In his early life Jasper contracted the use of tobacco,—as, indeed, almost his entire race did, and he was also quite free with the use of alcoholic drinks,—though never, so far as is known, to the extent of intoxication. No question as to his sobriety has ever ridden the air. But these habits lingered with him long after he entered the ministry, and even until he was winning enviable and far-spreading favour as a preacher. So far as known, these facts did not becloud his reputation nor interfere with his work. Of course, he never entered a barroom, and never drank convivially, but he kept liquor in his house, and took it as his choice dictated.
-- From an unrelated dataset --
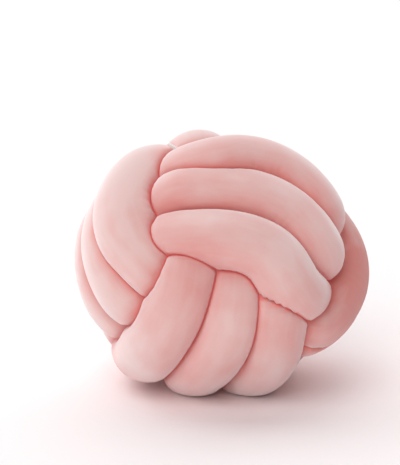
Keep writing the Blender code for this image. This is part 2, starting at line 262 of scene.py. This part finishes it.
def curve_through(points, per_span=16):
    """A smooth curve through all points, its spans timed by the root of their length.

    Neighbouring points are joined by straight lines, those lines by curves, and those curves again.
    """
    ends = np.vstack([2 * points[0] - points[1], points, 2 * points[-1] - points[-2]])
    spans = []
    for first in range(len(points) - 1):
        four = ends[first:first + 4]
        t = np.concatenate([[0], np.cumsum(np.linalg.norm(np.diff(four, axis=0), axis=1) ** 0.5)])
        now = np.linspace(t[1], t[2], per_span, endpoint=False)[:, None]
        lines = [join(four[k], four[k + 1], t[k], t[k + 1], now) for k in range(3)]
        curves = [join(lines[k], lines[k + 1], t[k], t[k + 2], now) for k in range(2)]
        spans.append(join(curves[0], curves[1], t[1], t[2], now))
    return np.vstack(spans + [points[-1:]])


def join(start, stop, start_time, stop_time, now):
    """Straight blend from start to stop, both reached at their own times."""
    share = (now - start_time) / (stop_time - start_time)
    return start + (stop - start) * share


def even_steps(line, step):
    """The line again, with points evenly spaced along it."""
    along = np.concatenate([[0], np.cumsum(np.linalg.norm(np.diff(line, axis=0), axis=1))])
    places = np.linspace(0, along[-1], round(along[-1] / step) + 1)
    return np.stack([np.interp(places, along, line[:, axis]) for axis in range(3)], axis=1)


def laid_route(sizes):
    """Middle line of the tube in fine even steps, its bends evened out as stuffing does.

    Every round moves each point halfway to the middle between its two neighbours.
    """
    route = even_steps(curve_through(knot_points(sizes)), FINE_STEP)
    for _ in range(round(2 * (ROUTE_EASE / FINE_STEP) ** 2)):
        route[1:-1] = 0.25 * route[:-2] + 0.5 * route[1:-1] + 0.25 * route[2:]
    return even_steps(route, FINE_STEP)


# ---- the section of the tube --------------------------------------------------------------------
def untwisted_sides(route):
    """Tangents of the route, and a sideways direction at each point that never spins about them.

    Each step mirrors the last direction in the plane halfway to the next point, then in the plane
    that brings the mirrored tangent onto the next one.
    """
    tangents = np.gradient(route, axis=0)
    tangents /= np.linalg.norm(tangents, axis=1, keepdims=True)
    sides = np.zeros_like(tangents)
    sides[0] = np.cross(tangents[0], (0, 0, 1))
    sides[0] /= np.linalg.norm(sides[0])
    for index in range(1, len(route)):
        step = route[index] - route[index - 1]
        side = mirrored(sides[index - 1], step)
        turn = tangents[index] - mirrored(tangents[index - 1], step)
        sides[index] = mirrored(side, turn) if turn @ turn > 0 else side
    return tangents, sides


def mirrored(vector, normal):
    """The vector mirrored in the plane across the given normal."""
    return vector - 2 * (vector @ normal) / (normal @ normal) * normal


def shown_share(route):
    """0 deep inside the ball and 1 where the tube bulges out of it. Between them the share of the way is
    eased: three times its square less twice its cube.
    """
    far = np.linalg.norm(route, axis=1)
    share = np.clip((far - SHOW_START) / (SHOW_FULL - SHOW_START), 0, 1)
    return share * share * (3 - 2 * share)


def ring_stations(sizes, route):
    """Places along the route, in route steps, that get a ring: close together where the tube shows."""
    step = sizes.hidden_step + (sizes.shown_step - sizes.hidden_step) * shown_share(route)
    rings = np.cumsum(FINE_STEP / step)
    count = round(rings[-1] - rings[0])
    return np.interp(np.linspace(rings[0], rings[-1], count + 1), rings, np.arange(len(route)))


def between(values, places):
    """Rows of an array at fractional places."""
    low = np.minimum(places.astype(int), len(values) - 2)
    share = (places - low).reshape(-1, *[1] * (values.ndim - 1))
    return values[low] * (1 - share) + values[low + 1] * share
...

But gradually it worked itself into his conscience that these things were not for the best, and without the least ostentation or even publicity he absolutely abandoned the use both of tobacco and alcoholic drinks. He made no parade about it, and took on no fanatical airs. Just as he thought it was wrong to owe money which he could not pay and therefore hated a debt, so he felt that these habits, useless at best, might really be harmful to him and to others, and therefore he gave them up.

MONUMENT OVER JOHN JASPER’S GRAVE

His moral and religious ideals were very lofty, and he lived up to them to a degree not true of many. Not long after his death a really magnificent monument was erected over his grave. It was quite costly, and the money for it was raised by his church people and other lovers of whom he had legions. While he lived, legislators, judges, governors, and many men of eminent distinction, went to hear him preach. Many of the most distinguished white ministers of the country made it a point to go to his church on Sunday afternoon whenever they were in the city, and he was justly ranked as one of the attractions of Richmond.